Written problem.
Reproduce the listing below without any change.

---- Material

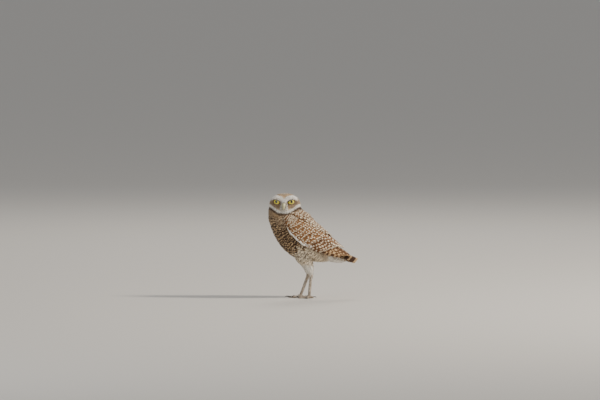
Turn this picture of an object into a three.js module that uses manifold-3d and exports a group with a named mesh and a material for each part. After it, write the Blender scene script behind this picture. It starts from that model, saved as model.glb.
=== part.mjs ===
// A burrowing owl, life size, standing on both feet and looking over its left shoulder.
// Lengths are millimetres and angles degrees. +Z is up, the breast faces -X, and -Y is the bird's left side.
// Solids that touch keep a gap of `GAP` between them.
import * as THREE from "three";
import { mergeVertices } from "three/addons/utils/BufferGeometryUtils.js";
import Module from "manifold-3d";

const wasm = await Module();
wasm.setup();

const GAP = 0.3;
const MERGE = 0.03; // detail finer than this is merged away
const VANE_MERGE = 0.13; // the same, where many vanes cross
const DEGREE = Math.PI / 180;

// The body's long axis starts in the breast, under the chin, and slopes down to the root of the tail.
const AXIS_START = { x: -62.4, z: 170.7 };
const AXIS_SLOPE = -40.3;

// Stations along the body's axis: distance, how far the section's centre lies above the axis, half depth, half width.
const TORSO = [
  [0, 0, 0, 0],
  [8, 0.5, 19.5, 19],
  [14, 3, 25, 25],
  [31, 2.5, 34.5, 32],
  [55, 0, 41, 35.5],
  [80, -2.5, 40.5, 35.5],
  [105, -2, 36, 33],
  [127, 2.5, 26.5, 26],
  [143, 6.5, 18.5, 19],
  [156, 11, 0, 0],
];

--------

Response for this exercise.
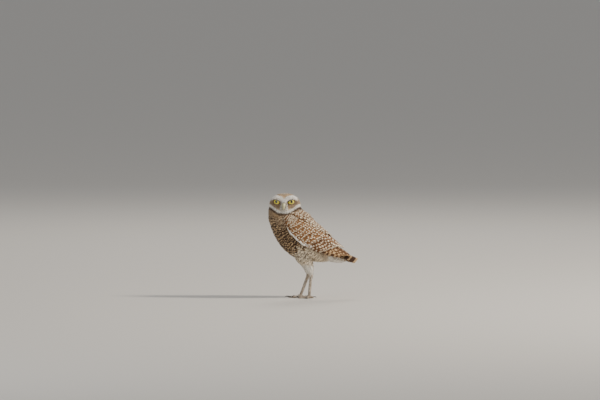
Turn this picture of an object into a three.js module that uses manifold-3d and exports a group with a named mesh and a material for each part. After it, write the Blender scene script behind this picture. It starts from that model, saved as model.glb.
=== part.mjs ===
// A burrowing owl, life size, standing on both feet and looking over its left shoulder.
// Lengths are millimetres and angles degrees. +Z is up, the breast faces -X, and -Y is the bird's left side.
// Solids that touch keep a gap of `GAP` between them.
import * as THREE from "three";
import { mergeVertices } from "three/addons/utils/BufferGeometryUtils.js";
import Module from "manifold-3d";

const wasm = await Module();
wasm.setup();

const GAP = 0.3;
const MERGE = 0.03; // detail finer than this is merged away
const VANE_MERGE = 0.13; // the same, where many vanes cross
const DEGREE = Math.PI / 180;

// The body's long axis starts in the breast, under the chin, and slopes down to the root of the tail.
const AXIS_START = { x: -62.4, z: 170.7 };
const AXIS_SLOPE = -40.3;

// Stations along the body's axis: distance, how far the section's centre lies above the axis, half depth, half width.
const TORSO = [
  [0, 0, 0, 0],
  [8, 0.5, 19.5, 19],
  [14, 3, 25, 25],
  [31, 2.5, 34.5, 32],
  [55, 0, 41, 35.5],
  [80, -2.5, 40.5, 35.5],
  [105, -2, 36, 33],
  [127, 2.5, 26.5, 26],
  [143, 6.5, 18.5, 19],
  [156, 11, 0, 0],
];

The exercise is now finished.